When Swanson signed with the Cubs, the Braves officially had a vacancy at shortstop. They eventually filled it with Orlando Arcia, who was Swanson’s backup. The Braves lost one of their better players, but Arcia stepped in and ran with the job.

He started at shortstop in the All-Star game. He has excelled – both at the plate and in the field. He’s probably even exceeded the Braves’ expectations.

“I’ve always thought ‘O’ is such a good player,” Swanson said. “You just look at some of his track record: When ‘O’ gets going, he’s good, you know? And I think just at times, especially in his role the last couple of years there, didn’t necessarily have the opportunity. He was always such a good teammate and always so positive and energetic, which I’m sure hasn’t changed. It definitely is kind of one of those guys, you’re like, ‘It’s in there.’ This year it’s been coming out. I’m obviously happy for him.”
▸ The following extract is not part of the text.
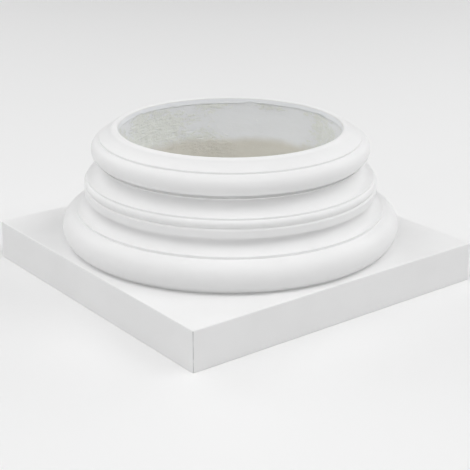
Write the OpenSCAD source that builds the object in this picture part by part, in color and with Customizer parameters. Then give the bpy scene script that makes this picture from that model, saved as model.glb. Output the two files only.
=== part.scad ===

Like it did with Freddie Freeman a year ago, it felt weird to see Swanson opposite the Braves. He had spent his entire career with the Braves. He is as Atlanta as Atlanta gets.

Now he’s authoring another chapter in his story.

One Chicago reporter asked Swanson about if he ever wonders if the Braves miss him.

Swanson doesn’t have much time to think about that. He’s trying to push his new team toward October.

“They obviously have so many good players, and one would be silly to think that one player makes a difference over there,” he said. “There’s just so many good players and good people over there that want things to go well.”